**GIVEN REQUEST**
Return, exactly as written, every line from the first line of the data below through the line that contains "from FreeCAD import".

** start of RECORDED INFORMATION **

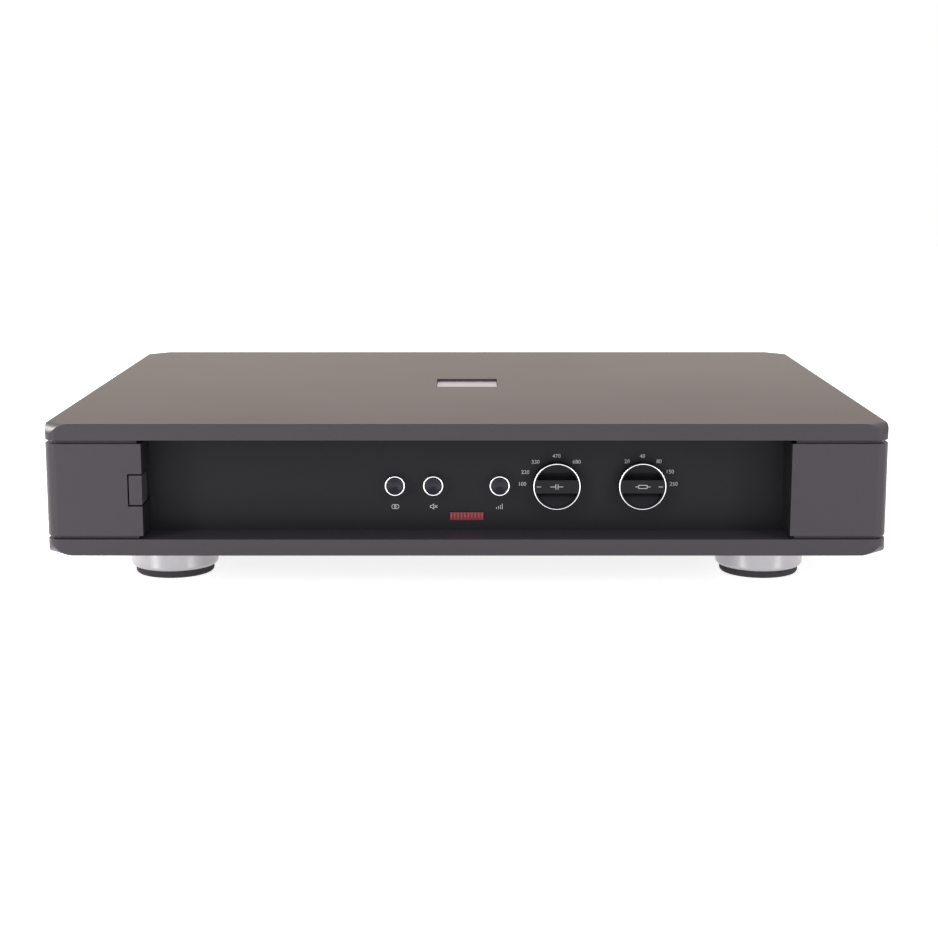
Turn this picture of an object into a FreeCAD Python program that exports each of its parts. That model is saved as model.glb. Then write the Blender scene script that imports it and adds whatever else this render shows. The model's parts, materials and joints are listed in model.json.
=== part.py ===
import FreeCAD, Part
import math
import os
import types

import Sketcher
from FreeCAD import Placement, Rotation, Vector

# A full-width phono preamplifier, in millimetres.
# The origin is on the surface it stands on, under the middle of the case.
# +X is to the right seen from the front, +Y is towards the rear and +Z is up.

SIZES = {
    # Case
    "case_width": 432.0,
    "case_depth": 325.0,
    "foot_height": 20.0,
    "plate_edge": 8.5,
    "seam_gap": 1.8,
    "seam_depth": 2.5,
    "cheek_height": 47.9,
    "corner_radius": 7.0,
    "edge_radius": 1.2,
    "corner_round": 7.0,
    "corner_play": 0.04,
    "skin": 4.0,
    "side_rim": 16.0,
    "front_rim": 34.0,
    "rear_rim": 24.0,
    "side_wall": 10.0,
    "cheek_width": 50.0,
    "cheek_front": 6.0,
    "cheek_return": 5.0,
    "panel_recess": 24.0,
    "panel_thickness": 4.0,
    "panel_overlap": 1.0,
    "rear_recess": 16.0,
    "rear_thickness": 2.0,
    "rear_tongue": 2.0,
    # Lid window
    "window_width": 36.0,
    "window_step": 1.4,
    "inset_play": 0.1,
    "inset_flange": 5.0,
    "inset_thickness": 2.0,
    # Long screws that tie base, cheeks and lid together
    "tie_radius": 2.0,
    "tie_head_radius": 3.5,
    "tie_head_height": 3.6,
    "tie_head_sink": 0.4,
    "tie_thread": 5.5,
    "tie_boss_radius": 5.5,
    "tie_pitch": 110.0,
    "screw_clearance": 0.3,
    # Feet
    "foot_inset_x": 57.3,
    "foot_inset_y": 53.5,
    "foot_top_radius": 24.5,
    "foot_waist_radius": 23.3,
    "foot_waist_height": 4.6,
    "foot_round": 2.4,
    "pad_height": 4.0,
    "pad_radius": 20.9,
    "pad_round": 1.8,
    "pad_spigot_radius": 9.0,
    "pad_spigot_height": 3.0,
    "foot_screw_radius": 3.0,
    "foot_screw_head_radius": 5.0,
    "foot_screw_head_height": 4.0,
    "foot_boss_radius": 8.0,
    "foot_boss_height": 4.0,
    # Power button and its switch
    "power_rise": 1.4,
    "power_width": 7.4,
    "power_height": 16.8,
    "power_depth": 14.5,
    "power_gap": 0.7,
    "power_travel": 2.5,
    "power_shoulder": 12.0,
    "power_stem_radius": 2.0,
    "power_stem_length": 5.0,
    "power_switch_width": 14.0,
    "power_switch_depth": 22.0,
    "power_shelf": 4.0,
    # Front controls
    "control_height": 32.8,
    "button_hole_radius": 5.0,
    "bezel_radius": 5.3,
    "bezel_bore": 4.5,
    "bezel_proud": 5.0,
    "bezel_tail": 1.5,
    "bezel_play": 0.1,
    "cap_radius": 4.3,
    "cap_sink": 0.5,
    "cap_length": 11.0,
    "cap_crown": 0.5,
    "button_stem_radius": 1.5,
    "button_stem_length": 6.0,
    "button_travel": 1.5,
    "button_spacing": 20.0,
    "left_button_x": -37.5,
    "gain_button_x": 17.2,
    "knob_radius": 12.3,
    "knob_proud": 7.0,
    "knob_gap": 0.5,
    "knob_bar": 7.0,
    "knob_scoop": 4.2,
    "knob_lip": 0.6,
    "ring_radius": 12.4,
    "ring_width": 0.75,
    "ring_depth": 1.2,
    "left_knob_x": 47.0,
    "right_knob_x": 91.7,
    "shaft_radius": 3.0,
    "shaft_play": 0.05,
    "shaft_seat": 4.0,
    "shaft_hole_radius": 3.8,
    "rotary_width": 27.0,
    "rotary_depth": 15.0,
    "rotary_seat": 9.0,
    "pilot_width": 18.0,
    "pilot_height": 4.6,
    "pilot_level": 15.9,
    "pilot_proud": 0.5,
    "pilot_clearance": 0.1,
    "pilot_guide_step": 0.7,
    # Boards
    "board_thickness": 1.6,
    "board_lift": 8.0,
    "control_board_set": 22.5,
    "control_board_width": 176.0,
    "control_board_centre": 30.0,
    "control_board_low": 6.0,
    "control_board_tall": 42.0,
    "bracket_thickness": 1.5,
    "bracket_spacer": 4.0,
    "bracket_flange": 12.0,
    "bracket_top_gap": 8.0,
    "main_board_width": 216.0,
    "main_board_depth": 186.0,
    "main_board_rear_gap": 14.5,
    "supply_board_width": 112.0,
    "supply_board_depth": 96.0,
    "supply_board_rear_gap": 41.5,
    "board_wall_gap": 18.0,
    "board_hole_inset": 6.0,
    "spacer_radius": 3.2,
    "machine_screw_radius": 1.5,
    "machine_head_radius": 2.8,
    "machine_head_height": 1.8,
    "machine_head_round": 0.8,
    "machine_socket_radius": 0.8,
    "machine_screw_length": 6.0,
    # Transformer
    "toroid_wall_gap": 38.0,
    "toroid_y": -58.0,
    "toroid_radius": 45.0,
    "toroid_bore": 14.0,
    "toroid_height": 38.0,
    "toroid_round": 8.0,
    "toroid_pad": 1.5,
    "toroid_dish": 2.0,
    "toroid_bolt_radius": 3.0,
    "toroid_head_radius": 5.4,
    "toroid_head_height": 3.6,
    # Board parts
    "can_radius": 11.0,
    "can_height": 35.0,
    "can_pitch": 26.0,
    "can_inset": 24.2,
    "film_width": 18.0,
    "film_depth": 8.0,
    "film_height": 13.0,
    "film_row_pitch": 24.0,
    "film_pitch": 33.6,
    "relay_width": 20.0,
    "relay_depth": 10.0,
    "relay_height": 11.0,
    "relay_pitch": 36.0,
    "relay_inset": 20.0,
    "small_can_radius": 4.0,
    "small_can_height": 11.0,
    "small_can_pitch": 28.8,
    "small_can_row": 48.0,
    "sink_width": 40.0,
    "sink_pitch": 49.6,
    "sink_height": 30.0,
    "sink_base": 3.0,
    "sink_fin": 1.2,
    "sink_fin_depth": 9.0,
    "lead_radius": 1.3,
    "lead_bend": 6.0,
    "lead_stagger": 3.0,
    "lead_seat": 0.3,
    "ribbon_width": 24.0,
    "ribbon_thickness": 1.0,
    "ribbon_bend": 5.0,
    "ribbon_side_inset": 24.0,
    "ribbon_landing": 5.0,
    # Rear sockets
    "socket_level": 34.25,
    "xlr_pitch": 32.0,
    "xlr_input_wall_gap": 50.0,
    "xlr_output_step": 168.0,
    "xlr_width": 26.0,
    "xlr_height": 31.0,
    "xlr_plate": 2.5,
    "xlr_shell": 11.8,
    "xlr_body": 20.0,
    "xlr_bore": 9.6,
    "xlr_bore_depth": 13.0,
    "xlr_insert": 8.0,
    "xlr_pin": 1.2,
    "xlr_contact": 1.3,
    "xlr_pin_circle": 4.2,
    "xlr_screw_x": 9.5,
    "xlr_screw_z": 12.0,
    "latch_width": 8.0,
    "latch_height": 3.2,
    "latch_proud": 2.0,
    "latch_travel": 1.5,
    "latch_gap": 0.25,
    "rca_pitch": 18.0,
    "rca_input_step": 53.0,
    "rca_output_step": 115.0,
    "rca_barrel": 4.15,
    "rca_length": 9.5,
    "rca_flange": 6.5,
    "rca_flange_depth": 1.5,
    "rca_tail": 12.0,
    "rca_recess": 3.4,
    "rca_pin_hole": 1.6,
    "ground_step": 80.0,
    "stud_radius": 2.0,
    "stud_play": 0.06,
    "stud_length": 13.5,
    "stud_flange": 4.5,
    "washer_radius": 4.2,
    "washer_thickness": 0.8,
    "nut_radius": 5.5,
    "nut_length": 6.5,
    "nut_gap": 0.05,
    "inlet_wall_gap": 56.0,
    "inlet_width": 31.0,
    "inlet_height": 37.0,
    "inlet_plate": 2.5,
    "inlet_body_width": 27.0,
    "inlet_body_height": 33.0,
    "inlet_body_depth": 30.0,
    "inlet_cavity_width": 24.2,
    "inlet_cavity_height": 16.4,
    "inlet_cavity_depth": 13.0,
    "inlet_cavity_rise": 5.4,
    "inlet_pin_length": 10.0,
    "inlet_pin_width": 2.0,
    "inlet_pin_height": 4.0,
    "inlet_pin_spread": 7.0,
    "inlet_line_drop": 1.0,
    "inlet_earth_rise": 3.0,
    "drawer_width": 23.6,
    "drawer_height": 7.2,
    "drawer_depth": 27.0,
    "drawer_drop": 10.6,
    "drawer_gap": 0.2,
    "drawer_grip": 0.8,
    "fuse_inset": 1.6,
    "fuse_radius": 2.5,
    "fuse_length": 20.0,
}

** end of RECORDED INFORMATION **

**WORKED SOLUTION**
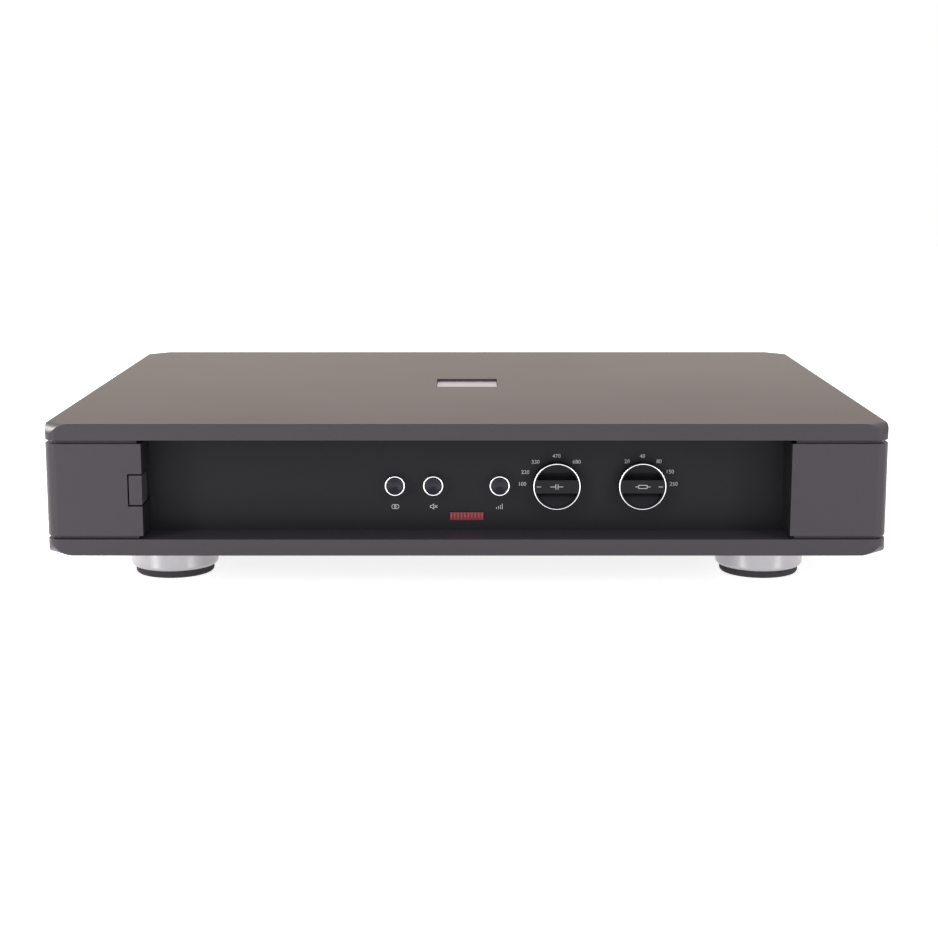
Turn this picture of an object into a FreeCAD Python program that exports each of its parts. That model is saved as model.glb. Then write the Blender scene script that imports it and adds whatever else this render shows. The model's parts, materials and joints are listed in model.json.
=== part.py ===
import FreeCAD, Part
import math
import os
import types

import Sketcher
from FreeCAD import Placement, Rotation, Vector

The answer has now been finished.